Silica sand, which is found in huge amounts in the blufflands of Minnesota, Wisconsin and Iowa, is mixed with water and chemicals and injected deep underground to fracture rocks holding natural gas and oil. They also keep open the fractures so the energy can be pumped out.

But the sand mining has generated a lot of controversy because of the disruption and noise from trucks hauling sand, possible pollution of surface and ground water and reports of health problems caused by microscopic pieces of silica.


Dean Flugstad of rural Lake City said the ordinance is better than what the county has now but "I do not feel it's strong enough."
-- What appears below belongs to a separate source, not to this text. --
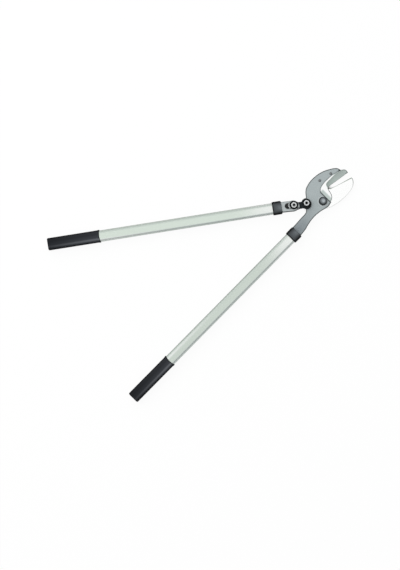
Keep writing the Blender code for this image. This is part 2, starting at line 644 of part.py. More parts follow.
def make_grip(name, tube_end, offset, parent):
    """The closed rubber sleeve over the tube's end, drawn in behind a lip at its front."""
    end = tube_end + GAP + GRIP_END_T
    front = end - GRIP_LEN
    section = bpy.data.curves.new(name + "_section", "CURVE")
    section.dimensions = "2D"
    add_loop(section, rounded_rectangle(GRIP_W, GRIP_T, GRIP_CORNER), False)
    guide = bpy.data.objects.new(name + "_section", section)
    hide_tool(guide)
    cutters.objects.link(guide)
    path = bpy.data.curves.new(name, "CURVE")
    path.dimensions = "3D"
    path.twist_mode = "Z_UP"
    path.bevel_mode = "OBJECT"
    path.bevel_object = guide
    path.use_fill_caps = True
    waist = GRIP_WAIST_W / GRIP_W
    stations = [(front, 1.0), (front + GRIP_LIP_FLAT, 1.0), (front + GRIP_LIP_LEN, waist),
                (end - GRIP_ROUND, waist), (end - GRIP_ROUND / 3, waist - 0.01),
                (end - GRIP_ROUND / 8, waist - 0.04), (end, waist - 0.11)]
    spline = path.splines.new("POLY")
    spline.points.add(len(stations) - 1)
    for knot, (x, size) in zip(spline.points, stations):
        knot.co = (x * MM, offset * MM, HANDLE_Z * MM, 1)
        knot.radius = size
    part = bpy.data.objects.new(name, path)
    part.parent = parent
    parts.objects.link(part)
    part = finish(mesh_of(part), grip_rubber)
    bore = rounded_rectangle(TUBE_W + 2 * GAP, TUBE_T + 2 * GAP, TUBE_CORNER + GAP)
    pocket_place = along_handle(front - GRIP_LEN, tube_end + GAP, offset)
    depth = tube_end + GAP - front + GRIP_LEN
    pocket = outline_solid(name + "_pocket", bore, [], depth, pocket_place, parent, cutters)
    combine(part, pocket, "DIFFERENCE")


def make_moving_handle():
    """Insert, pin, tube, collar and grip of the moving handle."""
    tube_start = MOVING_COLLAR_AT + COLLAR_LIP
    pin_x = MOVING_COLLAR_AT + PIN_AT
    half = TUBE_W / 2 - TUBE_WALL - 2 * GAP
    far = tube_start + INSERT_LEN
    block = [(MOVING_COLLAR_AT, HANDLE_OFFSET - half), (far, HANDLE_OFFSET - half), (far, HANDLE_OFFSET + half),
             (MOVING_COLLAR_AT, HANDLE_OFFSET + half)]
    plate("moving_insert", block, [circle(pin_x, HANDLE_OFFSET, PIN_R + GAP)], FORK_REAR_Z + FORK_T + GAP,
          FORK_FRONT_Z - GAP, insert_plastic, moving)
    reach = TUBE_T / 2 - GAP / 2
    pin("moving_pin", pin_x, HANDLE_OFFSET, PIN_R, HANDLE_Z - reach, HANDLE_Z + reach, zinc, moving)
    make_tube("moving_tube", tube_start, MOVING_TUBE_LEN, HANDLE_OFFSET, pin_x, moving)
    make_collar("moving_collar", MOVING_COLLAR_AT, HANDLE_OFFSET, moving)
    make_grip("moving_grip", tube_start + MOVING_TUBE_LEN, HANDLE_OFFSET, moving)


def make_fixed_handle():
    """Insert round the tang, pin, tube, collar and grip of the fixed handle."""
    tube_start = FIXED_COLLAR_AT + COLLAR_LIP
    pin_x = FIXED_COLLAR_AT + PIN_AT
    width = TUBE_W - 2 * TUBE_WALL - 2 * GAP
    shell = rounded_rectangle(width, TUBE_T - 2 * TUBE_WALL - 2 * GAP, TUBE_CORNER - TUBE_WALL - GAP)
    side = TANG_TONGUE_R + GAP
    low = BODY_Z - GAP - HANDLE_Z
    high = BODY_TOP + GAP - HANDLE_Z
    slot = [(-side, low), (side, low), (side, high), (-side, high)]
    place = along_handle(FIXED_COLLAR_AT + GAP, tube_start + INSERT_LEN, 0)
    insert = outline_solid("fixed_insert", shell, [slot], COLLAR_LIP + INSERT_LEN - GAP, place, fixed, parts)
    finish(insert, insert_plastic)
    drill = cylinder("fixed_insert_drill", pin_x, 0, PIN_R + GAP, -GRIP_T, 2 * GRIP_T, fixed, cutters)
    combine(insert, drill, "DIFFERENCE")
    reach = TUBE_T / 2 - GAP / 2
    pin("fixed_pin", pin_x, 0, PIN_R, HANDLE_Z - reach, HANDLE_Z + reach, zinc, fixed)
    make_tube("fixed_tube", tube_start, FIXED_TUBE_LEN, 0, pin_x, fixed)
    make_collar("fixed_collar", FIXED_COLLAR_AT, 0, fixed)
    make_grip("fixed_grip", tube_start + FIXED_TUBE_LEN, 0, fixed)


make_body()
make_counter_blade()
make_cheek_rivets()
make_moving_blade()
make_pivot_hardware()
make_link_hardware()
make_driver_hardware()
make_knuckle()
make_fork_plates()
make_moving_handle()
make_fixed_handle()
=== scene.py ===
import math

import bmesh
import bpy
import numpy as np
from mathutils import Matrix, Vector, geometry


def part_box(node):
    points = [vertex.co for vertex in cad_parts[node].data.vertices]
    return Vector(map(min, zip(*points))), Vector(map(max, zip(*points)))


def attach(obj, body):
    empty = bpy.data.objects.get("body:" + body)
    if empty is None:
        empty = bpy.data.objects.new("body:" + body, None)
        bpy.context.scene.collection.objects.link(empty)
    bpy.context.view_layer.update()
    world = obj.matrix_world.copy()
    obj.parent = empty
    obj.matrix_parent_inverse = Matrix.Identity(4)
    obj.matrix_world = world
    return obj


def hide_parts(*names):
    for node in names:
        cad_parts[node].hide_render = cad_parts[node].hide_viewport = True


# Looks of a long two-handed lopper with a hooked counter-blade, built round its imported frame.
# The tool lies on its back: the blade pivot stands on the origin with Z up along it, the fixed handle
# runs along -X, the jaws point to +X, and the moving handle lies to +Y. Sizes are in millimetres.
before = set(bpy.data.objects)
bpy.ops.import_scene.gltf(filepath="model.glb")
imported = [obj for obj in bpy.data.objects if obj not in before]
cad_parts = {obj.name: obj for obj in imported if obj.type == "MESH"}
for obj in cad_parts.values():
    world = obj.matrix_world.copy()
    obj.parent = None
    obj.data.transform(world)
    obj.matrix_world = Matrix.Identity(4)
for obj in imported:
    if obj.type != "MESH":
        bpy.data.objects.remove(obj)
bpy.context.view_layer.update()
MM = 0.001


# Hooked body
# The one forged plate that the whole head hangs on: a hooked cheek, the boss round the pivot, the ear
# for the link bolt and the tang. It is sprayed satin silver grey, and a ring round the pivot is faced.
class Shade:
    """A number or colour on its way through a material. Arithmetic on it adds the Math nodes."""

    def __init__(self, nodes, socket):
        self.nodes = nodes
        self.socket = socket

    def math(self, operation, *numbers):
        return self.nodes.add("ShaderNodeMath", {"operation": operation}, dict(enumerate(numbers)))

    def __add__(self, other):
        return self.math("ADD", self, other)

    def __sub__(self, other):
        return self.math("SUBTRACT", self, other)

    def __rsub__(self, other):
        return self.math("SUBTRACT", other, self)

    def __mul__(self, other):
        return self.math("MULTIPLY", self, other)

    def __truediv__(self, other):
        return self.math("DIVIDE", self, other)

    def __pow__(self, other):
        return self.math("POWER", self, other)

    def __abs__(self):
        return self.math("ABSOLUTE", self)

    __radd__ = __add__
    __rmul__ = __mul__

    def eased(self, low, high):
        """0 below low, 1 above high, with a soft step between them."""
        return self.nodes.add("ShaderNodeMapRange", {"interpolation_type": "SMOOTHSTEP"},
                              {"Value": self, "From Min": low, "From Max": high})

    def faded(self, low, high):
        """1 below low, 0 above high, with a soft step between them."""
        return 1 - self.eased(low, high)


class Nodes:
    """A tree of shader nodes."""

    def __init__(self, tree):
        self.tree = tree

    def add(self, kind, settings=None, sockets=None, result=0):
        """Adds a node: its settings first, then the values or links of its sockets. Gives one output."""
        node = self.tree.nodes.new(kind)
        for name, value in (settings or {}).items():
            setattr(node, name, value)
        for name, value in (sockets or {}).items():
            self.feed(node.inputs[name], value)
        return Shade(self, node.outputs[result])

    def feed(self, socket, value):
        """Links a socket or gives it a value. A colour is three numbers."""
        if isinstance(value, Shade):
            self.tree.links.new(value.socket, socket)
        elif socket.type == "RGBA":
            socket.default_value = (*value, 1)
        else:
            socket.default_value = value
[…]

Some Wisconsin ordinances force mining companies to pay for damage to wells within a half mile away and guarantee that if property values drop, the company has to make up the difference, he said.

Greg Schreck, representing the Lake City Tourism Bureau, said he wanted more specifics.

Mortenson, however, said "this is written in a broad scope" to handle many sides of the issue. Individual problems with a site are addressed through the conditional use permit process.

Katie Himanga, a forester from Lake City who works with writing ordinances, said she's worried about parts of the ordinance that say companies have to do something "to the extent practicable." She stated "it's a red flag for me" when she read it because courts in other states have found it to be too vague.

The ordinance doesn't limit the acres of mines that can be operated at one time. "That goes to the issue of cumulative impact," she said.

Suzanne Rohlfing of Rochester, an owner of a tree farm near Zumbro Falls, worries about water pollution and overuse of water. With the drought, more people are seeking to use water. It's time to slow down and look at a more comprehensive plan, she said.

Mortenson said water issues are dealt with by the state so there's no need for the county to put them in its ordinance.


Dr. Dale Rohlfing called on the commission to be leaders and call a halt to silica sand mining because it contributes to more drilling for fossil fuels. The nation should be moving away from that, he said.

But Mortenson said that's not the issue with the ordinance.

Beau Kennedy, a member of the Mazeppa Township Board, called on the commission to not make it too difficult to mine aggregate used on local roads. The more that costs, the more the townships have to pay, he said. "We have to pinch pennies," he said.

Also, aesthetics are important and he favors banning mining within 300 feet of the toe or face of bluffs because it's unsightly and could lead to erosion.

Once the commission took the testimony, it closed the public comment period. But it will meet again Feb. 25 to talk about some of the things people wanted changed, such as compensating for lower property values.

Once the commission approves the changes, the county board will hold a hearing; it also has to approve the changes or additions to the ordinance.